* _SOURCE DATA_
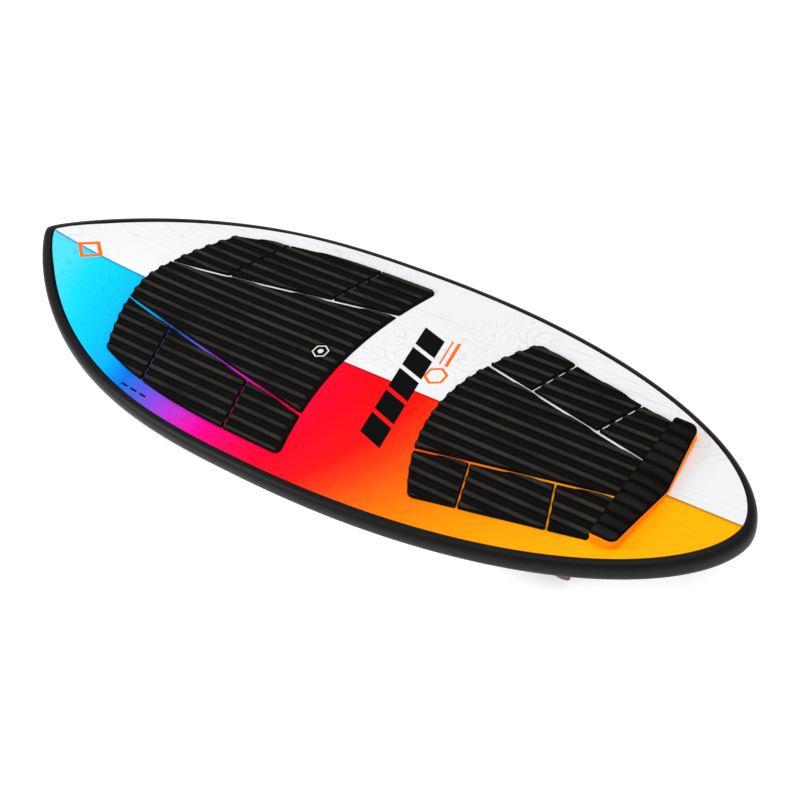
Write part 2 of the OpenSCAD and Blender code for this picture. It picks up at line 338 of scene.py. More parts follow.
def shell_section(x, surface, inner, rows):
    """Section of a laminate at x: outer surface, a rolled edge at each side and inner surface."""
    half = float(width_in(x))
    shrink = min(1, half / ROLL_HALF)
    flat = half - shrink * ROLLED[-1][0]
    outer = [(flat * share, 0) for share in np.linspace(-1, 1, rows)]
    roll = [(half - shrink * inset_by, drop) for inset_by, drop in reversed(ROLLED[:-1])]
    left = roll + [(half, inner)]
    middle = [(half * f, inner) for f in (0.5, 0, -0.5)]
    right = [(-y, drop) for y, drop in reversed(left)]
    return [(x, y, surface(x, y) - drop) for y, drop in outer + left + middle + right]


def make_deck():
    """Deck laminate, with the places that its print is laid out by."""
    sections = [shell_section(x, deck_z, DECK_T, DECK_ROWS) for x in stations(TAIL_IN, NOSE_IN)]
    points, faces = loft(sections)
    xs, ys = np.array(points).T[:2]
    print_places = {"fade": fade_at(xs, ys), "warm": warm_at(xs, ys), "inside": inside_at(xs, ys)}
    return make_mesh("deck", points, faces, print_places)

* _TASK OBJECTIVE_
Each line of the material must be restated exactly.

* _ANSWER TO THE TASK_
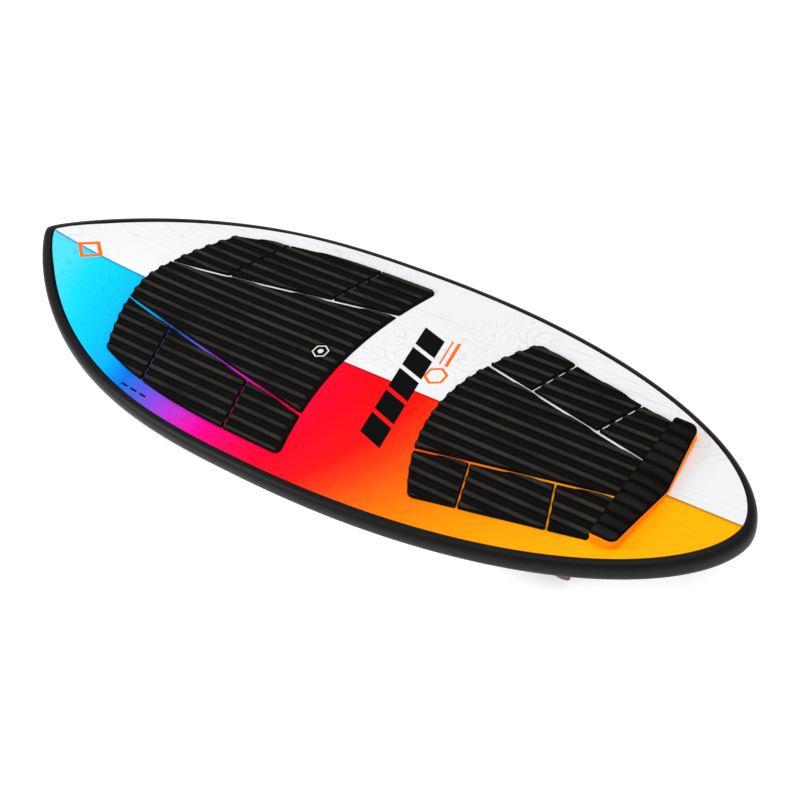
Write part 2 of the OpenSCAD and Blender code for this picture. It picks up at line 338 of scene.py. More parts follow.
def shell_section(x, surface, inner, rows):
    """Section of a laminate at x: outer surface, a rolled edge at each side and inner surface."""
    half = float(width_in(x))
    shrink = min(1, half / ROLL_HALF)
    flat = half - shrink * ROLLED[-1][0]
    outer = [(flat * share, 0) for share in np.linspace(-1, 1, rows)]
    roll = [(half - shrink * inset_by, drop) for inset_by, drop in reversed(ROLLED[:-1])]
    left = roll + [(half, inner)]
    middle = [(half * f, inner) for f in (0.5, 0, -0.5)]
    right = [(-y, drop) for y, drop in reversed(left)]
    return [(x, y, surface(x, y) - drop) for y, drop in outer + left + middle + right]


def make_deck():
    """Deck laminate, with the places that its print is laid out by."""
    sections = [shell_section(x, deck_z, DECK_T, DECK_ROWS) for x in stations(TAIL_IN, NOSE_IN)]
    points, faces = loft(sections)
    xs, ys = np.array(points).T[:2]
    print_places = {"fade": fade_at(xs, ys), "warm": warm_at(xs, ys), "inside": inside_at(xs, ys)}
    return make_mesh("deck", points, faces, print_places)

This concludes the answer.